Rafael Correa est réélu en 2009 aux termes d’une élection présidentielle anticipée. Il adhère alors à l’Alliance Bolivarienne des Peuples d’Amériques (ALBA) créée en 2004 par le Venezuela et Cuba, rassemblant aussi la Bolivie, le Nicaragua, la Dominique, Antigua-et-Barbuda, St Vincent et les Grenadiness. L’ALBA a pour vocation d’affirmer la souveraineté des petits pays face aux grandes puissances et d’organiser une coopération commerciale grâce à une Banque commune et une monnaie virtuelle, le SUCRE. Au sein de l’ALBA et dans les échanges internationaux, la force de l’Equateur réside dans ses exportations de pétrole: la production de 500.000 barils par jour représente près de la moitié des exportations du pays, 40% de ses recettes budgétaires et 15% de son PIB. Au total, la croissance de l’économie équatorienne reste forte, avec +8% en 2011.

Sur ces bases économiques, Rafael Correa a un projet politique symbolisé par sa proposition de sanctuariser le parc national de Yasuni (en vert foncé sur le coté droit de la carte ci-dessus), une zone de 10000 km2 abritant une biodiversité exceptionnelle, des populations indiennes, mais aussi quelque 20% des réserves de brut du pays. L’idée est de ne pas exploiter ce pétrole, en échange d’une rente annuelle de 350 millions de dollars versée aux habitants du parc.

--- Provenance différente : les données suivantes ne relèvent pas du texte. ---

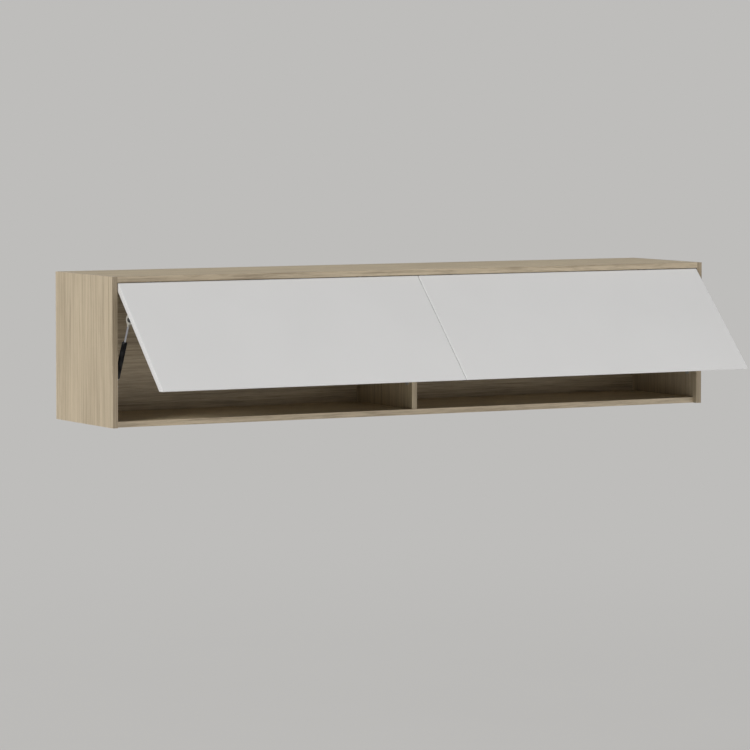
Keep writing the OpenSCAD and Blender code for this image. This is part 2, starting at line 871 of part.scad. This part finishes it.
// The tube: closed at its lower end and rolled in over the rod guide at its mouth.
module strut_tubes() {
    along_strut() rotate_extrude() polygon([
        [0, tube_from], [tube_r - 2, tube_from], [tube_r, tube_from + 2],
        [tube_r, tube_to - 1.5], [tube_r - 1.5, tube_to], [rod_r + 1, tube_to],
        [rod_r + 1, tube_to - tube_wall], [bore_r, tube_to - tube_wall],
        [bore_r, tube_from + 3], [0, tube_from + 3],
    ]);
}

module strut_tubes_left() {
    color(black) placed() mirror([1, 0, 0]) strut_tubes();
}

module strut_tubes_right() {
    color(black) placed() strut_tubes();
}

// The lower fitting: a neck on the tube and an eye round the bracket's stud.
module strut_tube_eyes() {
    along_strut() difference() {
        union() {
            rod_x(eye_r, eye_t, 0, 0, 0);
            translate([0, 0, eye_r - 2]) cylinder(r = neck_r, h = tube_from - eye_r + 2);
            translate([0, 0, tube_from - 7]) cylinder(r1 = neck_r, r2 = tube_r - 2, h = 7);
        }
        rod_x(pivot_pin_r + running_fit, eye_t + 1, 0, 0, 0);
    }
}

module strut_tube_eyes_left() {
    color(grey) placed() mirror([1, 0, 0]) strut_tube_eyes();
}

module strut_tube_eyes_right() {
    color(grey) placed() strut_tube_eyes();
}

// The rod guide in the tube's mouth.
module strut_rod_guides() {
    along_strut() translate([0, 0, tube_to - tube_wall - guide_len - seat_fit]) difference() {
        cylinder(r = bore_r - seat_fit, h = guide_len);
        translate([0, 0, -1]) cylinder(r = rod_r + running_fit, h = guide_len + 2);
    }
}

module strut_rod_guides_left() {
    color(black) placed() mirror([1, 0, 0]) strut_rod_guides();
}

module strut_rod_guides_right() {
    color(black) placed() strut_rod_guides();
}

// The rod: thin below the piston seat, full size up to the head.
module strut_rods() {
    along_strut() {
        translate([0, 0, rod_low]) cylinder(r = thin_r, h = piston_len + rod_tip + 0.5);
        translate([0, 0, piston_top]) cylinder(r = rod_r, h = strut_len - head_r + rod_seat - piston_top);
    }
}

module strut_rods_left() {
    color(steel) placed() mirror([1, 0, 0]) strut_rods();
}

module strut_rods_right() {
    color(steel) placed() strut_rods();
}

// The piston, seated on the thin end of the rod.
module strut_pistons() {
    along_strut() translate([0, 0, piston_top - piston_len]) difference() {
        union() {
            cylinder(r = bore_r - running_fit, h = piston_land);
            cylinder(r = bore_r - 1.2, h = piston_len);
            translate([0, 0, piston_len - piston_land]) cylinder(r = bore_r - running_fit, h = piston_land);
        }
        translate([0, 0, -1]) cylinder(r = thin_r + seat_fit, h = piston_len + 2);
    }
}

module strut_pistons_left() {
    color(black) placed() mirror([1, 0, 0]) strut_pistons();
}

module strut_pistons_right() {
    color(black) placed() strut_pistons();
}

// The head: a round moulded end with a neck that takes the rod. Its middle is bored for the
// dark pin, and its rim is open towards the front, where the head snaps over that pin.
module strut_rod_heads() {
    along_strut() difference() {
        union() {
            rod_x(head_r, head_t - 2, 0, 0, strut_len);
            rod_x(head_r - head_rim, head_t, 0, 0, strut_len);
            translate([0, 0, strut_len - head_r - head_neck])
                cylinder(r1 = rod_r + 0.8, r2 = rod_r + 1, h = head_r);
        }
        translate([0, 0, strut_len - head_r - head_neck - 1])
            cylinder(r = rod_r + seat_fit, h = head_neck + 1 + rod_seat + seat_fit);
        rod_x(cap_r + seat_fit, head_t + 2, 0, 0, strut_len);
        translate([0, 0, strut_len])
            block([-head_t, -head_r - 1, mouth_low], [head_t, 0, mouth_high]);
    }
}

module strut_rod_heads_left() {
    color(grey) placed() mirror([1, 0, 0]) strut_rod_heads();
}

module strut_rod_heads_right() {
    color(grey) placed() strut_rod_heads();
}

// The dark pin in the middle of the head.
module strut_head_caps() {
    along_strut() rod_x(cap_r, head_t, 0, 0, strut_len);
}

module strut_head_caps_left() {
    color(black) placed() mirror([1, 0, 0]) strut_head_caps();
}

module strut_head_caps_right() {
    color(black) placed() strut_head_caps();
}

side_left();
side_right();
top_panel();
bottom_panel();
divider();
back_left();
back_right();
dowels();
cam_housings();
cam_bolts();
wall_rail();
hanger_housings();
hanger_hooks();
hanger_screws();
hinge_plates();
hinge_plate_screws();
hinge_arms();
hinge_arm_screws();
hinge_guide_pins();
strut_side_brackets();
strut_side_screws();
bumpers();
flap_left();
hinge_cups_left();
hinge_links_left();
hinge_cup_pins_left();
hinge_cup_screws_left();
strut_flap_brackets_left();
strut_flap_screws_left();
flap_right();
hinge_cups_right();
hinge_links_right();
hinge_cup_pins_right();
hinge_cup_screws_right();
strut_flap_brackets_right();
strut_flap_screws_right();
strut_tubes_left();
strut_tube_eyes_left();
strut_rod_guides_left();
strut_rods_left();
strut_pistons_left();
strut_rod_heads_left();
strut_head_caps_left();
strut_tubes_right();
strut_tube_eyes_right();
strut_rod_guides_right();
strut_rods_right();
strut_pistons_right();
strut_rod_heads_right();
strut_head_caps_right();
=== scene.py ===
# Lift up wall cabinet: oak-look carcass, two white flaps and their fittings.
# Lengths are in metres, and colours are written in sRGB from 0 to 255.
import json
import math

import bpy
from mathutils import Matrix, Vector


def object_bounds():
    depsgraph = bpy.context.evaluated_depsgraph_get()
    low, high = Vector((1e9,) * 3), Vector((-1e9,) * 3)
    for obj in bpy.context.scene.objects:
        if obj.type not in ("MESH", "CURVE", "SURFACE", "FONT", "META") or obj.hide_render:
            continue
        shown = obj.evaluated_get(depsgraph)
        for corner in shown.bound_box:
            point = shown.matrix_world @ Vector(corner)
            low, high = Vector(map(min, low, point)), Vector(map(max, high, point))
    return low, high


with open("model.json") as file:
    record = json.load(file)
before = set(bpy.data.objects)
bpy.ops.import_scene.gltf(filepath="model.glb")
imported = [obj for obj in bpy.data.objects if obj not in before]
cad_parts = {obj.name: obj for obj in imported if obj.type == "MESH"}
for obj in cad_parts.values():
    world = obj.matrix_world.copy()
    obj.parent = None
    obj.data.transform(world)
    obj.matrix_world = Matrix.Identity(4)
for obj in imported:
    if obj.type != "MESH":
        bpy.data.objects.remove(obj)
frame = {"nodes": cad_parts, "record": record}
cad_lo, cad_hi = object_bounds()
nodes = frame["nodes"]
scene = bpy.context.scene

# ---------- camera, fitted to the photograph ----------

CAMERA_AT = (-5.4474, -10.0456, 0.5457)
CAMERA_YAW = 28.734    # degrees to the right of +Y
CAMERA_PITCH = 4.008   # degrees below the horizon
SENSOR = 36.0          # mm
LENS = 200.36          # mm
CAMERA_REACH = 100

camera_data = bpy.data.cameras.new("camera")
camera_data.sensor_width = SENSOR
camera_data.lens = LENS
camera_data.clip_end = CAMERA_REACH
camera = bpy.data.objects.new("camera", camera_data)
camera.location = CAMERA_AT
camera.rotation_euler = (math.radians(90 - CAMERA_PITCH), 0, math.radians(-CAMERA_YAW))
scene.collection.objects.link(camera)
scene.camera = camera


# ---------- colours ----------

def linear(r, g, b):
    """An sRGB colour of 0 to 255 as the linear colour that shaders take."""
    def one(v):
        v /= 255
        return v / 12.92 if v <= 0.04045 else ((v + 0.055) / 1.055) ** 2.4
    return (one(r), one(g), one(b))


def mixed(colour, other, share):
    return tuple(a + (b - a) * share for a, b in zip(colour, other))


BLACK = (0, 0, 0)
WHITE = (1, 1, 1)


# ---------- node helpers ----------

# Places of a colour Mix node's sockets, whose names repeat for each kind of data.
MIX_A = 6
MIX_B = 7
MIX_RESULT = 2

# The new materials by material slot. Blender changes a material's own name where it is taken.
finishes = {}


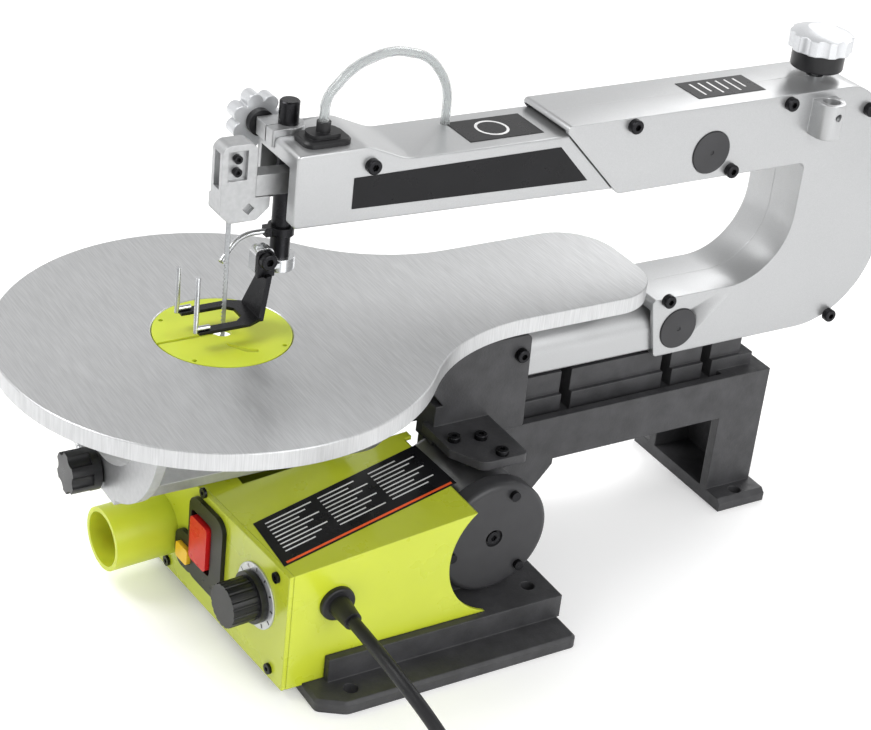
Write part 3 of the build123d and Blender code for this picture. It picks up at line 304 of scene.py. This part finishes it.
def plate(name, corners, thickness, material, body="root"):
    """A thin plate over four or more corners, given anticlockwise as seen from outside."""
    work = bmesh.new()
    face = work.faces.new([work.verts.new(at(*corner)) for corner in corners])
    face.normal_update()
    lift = face.normal * thickness * MM
    grown = bmesh.ops.extrude_face_region(work, geom=[face])
    bmesh.ops.translate(work, vec=lift, verts=[v for v in grown["geom"] if isinstance(v, bmesh.types.BMVert)])
    bmesh.ops.recalc_face_normals(work, faces=work.faces)
    bmesh.ops.bevel(work, geom=work.edges[:], offset=thickness * MM * PLATE_EDGE, segments=2, profile=0.5,
                    affect="EDGES", clamp_overlap=True)
    mesh = bpy.data.meshes.new(name)
    work.to_mesh(mesh)
    work.free()
    made = piece(name, mesh, material, body)
    return made


# ---------------------------------------------------------------- arm casings
ARM_HALF_WIDTH = 26.0
NOSE_FACE = 24.8
PIVOTS = ((324.0, 81.0), (322.0, -46.0))
CAP_REACH = 17.0                     # radius round a pivot that is left sharp
REAR_ROUND = 5.0
NOSE_ROUND = 4.0


def outer_edge(face_x):
    """Picks the outline edges of a side face, and not the rims of the cap recesses."""
    def chosen(a, b):
        if min(abs(a.x), abs(b.x)) < face_x - 0.05:
            return False
        middle = (a + b) / 2
        return all(math.hypot(middle.y - y, middle.z - z) > CAP_REACH for y, z in PIVOTS)
    return chosen


def add_casings():
    softened("frame_right", REAR_ROUND, outer_edge(ARM_HALF_WIDTH))
    softened("frame_left", REAR_ROUND, outer_edge(ARM_HALF_WIDTH))
    softened("upper_front_housing", NOSE_ROUND, outer_edge(NOSE_FACE))


# ---------------------------------------------------------------- labels, all of them without lettering
ROOF_SLOPE = 16.0 / 156.0            # of the motor housing's top
ROOF_FRONT = 87.0                    # its height above the bench at the front
ROOF_FRONT_Y = -4.0
ARM_TOP = 107.0                      # height of the front section's top, falling to the rear
ARM_TOP_Y = 100.0
ARM_TOP_RUN = 180.0                  # run in which it falls 1 mm
REAR_TOP = 113.0
PLATE_THICK = 0.3
SIDE_PLATE_THICK = 0.35
BAR_HEIGHT = 0.08
LIFT = 0.02                          # gap between a plate and what it lies on


def roof(x, y):
    return (x, y, BENCH + ROOF_FRONT + ROOF_SLOPE * (y - ROOF_FRONT_Y) + LIFT)


def arm_top(x, y):
    return (x, y, ARM_TOP - (y - ARM_TOP_Y) / ARM_TOP_RUN + LIFT)


LABEL_BLOCKS = 3
LABEL_LINES = 9


def bars(name, quads, thickness, material, body="root"):
    """Many thin raised bars as one piece, each from four corners in turn, the first two along its foot."""
    work = bmesh.new()
    for quad in quads:
        low = [at(*corner) for corner in quad]
        lift = (low[1] - low[0]).cross(low[2] - low[1]).normalized() * thickness * MM
        bottom = [work.verts.new(point) for point in low]
        top = [work.verts.new(point + lift) for point in low]
        work.faces.new(top)
        work.faces.new(bottom[::-1])
        for index in range(4):
            after = (index + 1) % 4
            work.faces.new((bottom[index], bottom[after], top[after], top[index]))
    mesh = bpy.data.meshes.new(name)
    work.to_mesh(mesh)
    work.free()
    made = piece(name, mesh, material, body)
    return made


def raised(point, height):
    return (point[0], point[1], point[2] + height)


def add_roof_label():
    """A dark plate with blocks of plain lines and a stripe along its right edge."""
    front_left, front_right, back_right, back_left = (54, 0), (99, -2), (78, 124), (31, 122)
    corners = (front_left, front_right, back_right, back_left)
    plate("roof_label", [roof(*corner) for corner in corners], PLATE_THICK, LABEL_DARK)

    def spot(across, along):
        x0 = front_left[0] + (back_left[0] - front_left[0]) * along
        x1 = front_right[0] + (back_right[0] - front_right[0]) * along
        y0 = front_left[1] + (back_left[1] - front_left[1]) * along
        y1 = front_right[1] + (back_right[1] - front_right[1]) * along
        return raised(roof(x0 + (x1 - x0) * across, y0 + (y1 - y0) * across), PLATE_THICK)

    def strip(across0, across1, along0, along1):
        return [spot(across0, along0), spot(across1, along0), spot(across1, along1), spot(across0, along1)]

    quads = []
    for block in range(LABEL_BLOCKS):
        start = 0.05 + 0.31 * block
        for line in range(LABEL_LINES):
            across = 0.10 + 0.08 * line
            short = 0.05 * ((line + block) % 3)
            quads.append(strip(across, across + 0.022, start, start + 0.27 - short))
    bars("roof_label_lines", quads, BAR_HEIGHT, LABEL_LIGHT)
    bars("roof_label_stripe", [strip(0.93, 0.97, 0.02, 0.98)], BAR_HEIGHT, LABEL_ORANGE)


RING_CENTRE_Y = 172.0
RING_INNER = 9.0
RING_OUTER = 10.8
RING_STEPS = 40
REAR_LINES = 6
REAR_LINE_PITCH = 7
REAR_LINE_WIDTH = 1.4


def add_side_panel():
    side = NOSE_FACE + LIFT
    corners = [(side, 65, 80.5), (side, 230, 74.8), (side, 207, 100), (side, 65, 100)]
    plate("side_panel", corners, SIDE_PLATE_THICK, LABEL_DARK)


def add_arm_label():
    """A dark plate with a plain ring on it."""
    corners = [arm_top(-15, 148), arm_top(15, 148), arm_top(15, 200), arm_top(-15, 200)]
    plate("arm_label", corners, PLATE_THICK, LABEL_DARK)
    rings = []
    for index in range(RING_STEPS):
        a0, a1 = (2 * math.pi * count / RING_STEPS for count in (index, index + 1))
        ends = ((RING_INNER, a0), (RING_OUTER, a0), (RING_OUTER, a1), (RING_INNER, a1))
        rings.append([raised(arm_top(radius * math.cos(a), RING_CENTRE_Y + radius * math.sin(a)), PLATE_THICK)
                      for radius, a in ends])
    bars("arm_label_ring", rings, BAR_HEIGHT, LABEL_LIGHT)


def add_rear_label():
    """A dark plate with plain lines, every other one shorter."""
    low = REAR_TOP + LIFT
    corners = [(-13, 318, low), (13, 318, low), (13, 372, low), (-13, 372, low)]
    plate("rear_label", corners, PLATE_THICK, LABEL_DARK)
    top = low + PLATE_THICK
    lines = []
    for index in range(REAR_LINES):
        y = 326 + REAR_LINE_PITCH * index
        end = 9 - 4 * (index % 2)
        far = y + REAR_LINE_WIDTH
        lines.append([(-9, y, top), (end, y, top), (end, far, top), (-9, far, top)])
    bars("rear_label_lines", lines, BAR_HEIGHT, LABEL_LIGHT)


def add_labels():
    add_side_panel()
    add_roof_label()
    add_arm_label()
    add_rear_label()


# ---------------------------------------------------------------- dial scale and bevel scale
DIAL_MARKS = 11
DIAL_SWEEP = 300.0
DIAL_MARK_ENDS = (17.0, 19.6)        # radii from the knob's axis
DIAL_FACE = 0.62                     # from the middle of the plate's thickness to just above its face
PANEL_YAW = math.radians(4.5)
BEVEL_MARK_STEP = 5
BEVEL_MARK_HALF = 0.2
BEVEL_MARK_OUTER = 84.0
MARK_HEIGHT = 0.06


def add_dial_marks():
    """Short radial marks round the speed knob, on the face of its plate."""
    low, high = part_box("dial_plate")
    centre = (Vector(low) + Vector(high)) / 2
    across = Vector((math.cos(PANEL_YAW), math.sin(PANEL_YAW), 0))
    out = Vector((math.sin(PANEL_YAW), -math.cos(PANEL_YAW), 0))
    face = (centre - ORIGIN) / MM + out * DIAL_FACE
    inner, outer = DIAL_MARK_ENDS
    quads = []
    for index in range(DIAL_MARKS):
        a = math.radians(-DIAL_SWEEP / 2 + DIAL_SWEEP * index / (DIAL_MARKS - 1))
        radial = across * math.sin(a) + Vector((0, 0, 1)) * math.cos(a)
        side = across * math.cos(a) - Vector((0, 0, 1)) * math.sin(a)
        half = 0.25 + 0.35 * index / (DIAL_MARKS - 1)
        corners = [face + radial * inner - side * half, face + radial * inner + side * half,
                   face + radial * outer + side * half, face + radial * outer - side * half]
        quads.append([tuple(corner) for corner in corners])
    bars("dial_marks", quads, MARK_HEIGHT, LABEL_DARK)


def add_bevel_marks():
    """Degree marks on the bevel scale, every five degrees from level to 45."""
    low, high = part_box("bevel_scale")
    y = (low[1] - ORIGIN.y) / MM - 0.01
    quads = []
    for index in range(10):
        a = math.radians(BEVEL_MARK_STEP * index)
        inner = 80.8 if index % 3 else 80.2
        radial = Vector((-math.sin(a), 0, -math.cos(a)))
        side = Vector((math.cos(a), 0, -math.sin(a)))
        edge = side * BEVEL_MARK_HALF
        corners = [radial * inner + edge, radial * inner - edge,
                   radial * BEVEL_MARK_OUTER - edge, radial * BEVEL_MARK_OUTER + edge]
        quads.append([(corner.x, y, corner.z) for corner in corners])
    bars("bevel_marks", quads, MARK_HEIGHT, LABEL_DARK, "table_body")


# ---------------------------------------------------------------- mains cord
CORD_DIAMETER = 8.0
CORD_ROUTE = [                       # heights above the bench
    (130, 28, 61.5), (158, 28, 61.5), (184, 30, 57.5), (208, 35, 48), (230, 42, 32), (252, 50, 14.5),
    (275, 58.5, 4.6), (301, 66, 4.6), (322, 70, 4.6),
]
COIL_CENTRE = (318.0, 122.0)
COIL_PITCH = 8.3
COIL_OUTER = 52.3
COIL_LOW = 4.65
COIL_START = -85.0
COIL_TURNS = 5
COIL_LAST = 153.0                    # degrees run after the last whole turn, to the plug's boot
COIL_POINTS = 24
STEP_SPAN = 0.14                     # share of a turn in which the cord steps to the next row
PLUG_END = (46.8, 24.3)              # radius and height of the boot's end
PLUG_RISE = 0.20                     # share of a turn in which the cord climbs to the boot
ROWS = (0, 1, 2, 2, 1, 0, 0)         # row of each turn, from the outside: in on one layer, out on the next


def step(turns, share):
    """Whole turns done, with a smooth step over the last share of each."""
    whole = math.floor(turns)
    rest = (turns - whole - (1 - share)) / share
    rest = min(max(rest, 0.0), 1.0)
    return whole + rest * rest * (3 - 2 * rest)


def coil_points():
    points = []
    total = COIL_TURNS + COIL_LAST / 360
    widen = 1 / math.cos(math.pi / COIL_POINTS)
    count = int(total * COIL_POINTS)
    for index in range(1, count + 1):
        turns = total * index / count
        done = step(turns, STEP_SPAN)
        whole = min(int(done), COIL_TURNS)
        part = done - whole
        row = ROWS[whole] + (ROWS[whole + 1] - ROWS[whole]) * part
        layer = 0.0 if done < 2 else min(done - 2, 1.0)
        radius = COIL_OUTER - COIL_PITCH * row
        height = COIL_LOW + COIL_PITCH * layer
        rise = min(max((turns - total + PLUG_RISE) / PLUG_RISE, 0.0), 1.0)
        rise = rise * rise * (3 - 2 * rise)
        radius += (PLUG_END[0] - radius) * rise
        height += (PLUG_END[1] - height) * rise
        a = math.radians(COIL_START) + 2 * math.pi * turns
        points.append((COIL_CENTRE[0] + radius * widen * math.cos(a),
                       COIL_CENTRE[1] + radius * widen * math.sin(a), height))
    return points


def add_cord():
    points = CORD_ROUTE + coil_points() + [(331.0, 166.0, 24.3)]
    curve = bpy.data.curves.new("mains_lead", "CURVE")
    curve.dimensions = "3D"
    curve.bevel_depth = CORD_DIAMETER / 2 * MM
    curve.bevel_resolution = 5
    curve.resolution_u = 6
    spline = curve.splines.new("NURBS")
    spline.points.add(len(points) - 1)
    for target, point in zip(spline.points, points):
        target.co = (*at(point[0], point[1], point[2] + BENCH), 1)
    spline.order_u = 3
    spline.use_endpoint_u = True
    curve.materials.append(MATERIALS["black_rubber"])
    lead = bpy.data.objects.new("mains_lead", curve)
    bpy.context.scene.collection.objects.link(lead)
    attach(lead, "root")
    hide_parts("mains_cord", "cord_coil")


# ---------------------------------------------------------------- stage
LENS = 83.28
SENSOR = 36.0
SHIFT_Y = -0.0999
AZIMUTH = math.radians(56.55)
ELEVATION = math.radians(26.98)
ROLL = math.radians(6.38)
CAMERA_AT = Vector((0.91888, -0.64251, 0.7605))


def add_camera():
    right = Vector((math.cos(AZIMUTH), math.sin(AZIMUTH), 0))
    look = Vector((-math.sin(AZIMUTH) * math.cos(ELEVATION), math.cos(AZIMUTH) * math.cos(ELEVATION),
                   -math.sin(ELEVATION)))
    up = right.cross(look)
    turned_right = right * math.cos(ROLL) + up * math.sin(ROLL)
    turned_up = up * math.cos(ROLL) - right * math.sin(ROLL)
    data = bpy.data.cameras.new("camera")
    data.lens = LENS
    data.sensor_width = SENSOR
    data.shift_y = SHIFT_Y
    data.clip_start = 0.01
    camera = bpy.data.objects.new("camera", data)
    bpy.context.scene.collection.objects.link(camera)
    turn = Matrix((turned_right, turned_up, -look)).transposed()
    camera.matrix_world = Matrix.Translation(CAMERA_AT) @ turn.to_4x4()
    bpy.context.scene.camera = camera


def add_light(name, place, size, power, target=(0, 0.05, 0.15)):
    data = bpy.data.lights.new(name, "AREA")
    data.shape = "DISK"
    data.size = size
    data.energy = power
    light = bpy.data.objects.new(name, data)
    bpy.context.scene.collection.objects.link(light)
    light.location = place
    light.rotation_euler = (Vector(target) - Vector(place)).to_track_quat("-Z", "Y").to_euler()


def add_floor():
    work = bmesh.new()
    bmesh.ops.create_grid(work, x_segments=2, y_segments=2, size=8.0)
    mesh = bpy.data.meshes.new("floor")
    work.to_mesh(mesh)
    work.free()
    floor = bpy.data.objects.new("floor", mesh)
    bpy.context.scene.collection.objects.link(floor)
    floor.location.z = -0.0002
    s = Shader("floor_paper", (0.88, 0.88, 0.88), 0.75)
    s.main.inputs["Emission Color"].default_value = (1, 1, 1, 1)
    s.main.inputs["Emission Strength"].default_value = 0.22
    s.vary_roughness(s.noise(40, 3), 0.05)
    mesh.materials.append(s.material)


def add_stage():
    add_floor()
    add_camera()
    add_light("key", (-0.7, -1.3, 2.0), 1.2, 34)
    add_light("right_fill", (1.9, 0.2, 1.2), 1.6, 30)
    add_light("back", (-0.9, 1.7, 1.6), 1.4, 18)
    world = bpy.data.worlds.new("studio")
    world.use_nodes = True
    tree = world.node_tree
    background = tree.nodes["Background"]
    coords = tree.nodes.new("ShaderNodeTexCoord")
    split = tree.nodes.new("ShaderNodeSeparateXYZ")
    fade = tree.nodes.new("ShaderNodeMapRange")
    for key, value in (("From Min", 0.25), ("From Max", 0.95), ("To Min", 1.0), ("To Max", 0.28)):
        fade.inputs[key].default_value = value
    tree.links.new(coords.outputs["Generated"], split.inputs["Vector"])
    tree.links.new(split.outputs["Z"], fade.inputs["Value"])
    tree.links.new(fade.outputs["Result"], background.inputs["Strength"])
    background.inputs["Color"].default_value = (1, 1, 1, 1)
    bpy.context.scene.world = world
    bpy.context.scene.view_settings.view_transform = "Standard"


add_stage()
dress_nodes()
add_casings()
add_labels()
add_dial_marks()
add_bevel_marks()
add_cord()
bpy.context.view_layer.update()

Dans le même esprit, 30.000 plaignants indiens équatoriens constitués  en «class action» (voir le livre «Un brin d’herbe contre le goudron»), ont remporté début 2012 une victoire historique contre Chevron. En effet, au terme de 18 ans de procédures, la compagnie américaine a été condamnée en appel par un tribunal équatorien à une amende de 18 milliards de dollars. Les faits incriminés portent sur la période 1964-1992, durant laquelle le pétrolier a lourdement pollué l’Amazonie équatorienne en déversant ses déchets dans des fosses à ciel ouvert, contaminant le sol et l’eau, dégradant faune et flore et générant au sein des populations amérindiennes des maladies graves. Aussi peut-on comprendre que les relations entre l’Equateur et les Etats-Unis ne soient pas bonnes, d’autant plus que Rafael Correa a refusé en 2009 le maintien d’une présence militaire américaine.

 

L’asile politique offert à Julian Assange est donc un geste de défi à l’égard des Américains et un moyen pour Rafael Correa d’apparaître comme un défenseur déterminé de la liberté d’expression face au géant américain, si prompt à s’ériger en défenseur des Droits de l’Homme chez les autres, mais prêt à poursuivre éternellement de sa vindicte un homme seul qui a osé réveler ses sales petits secrets…

Sources : Anne Denis, « Julian Assange. L’Equateur: petit pays, grandes ambitions », Slate, 18 août 2o12 et Maria Aguinda, avec la collaboration de Patrick Bèle,  «Un brin d’herbe contre le goudron», Editions Michel Lafon.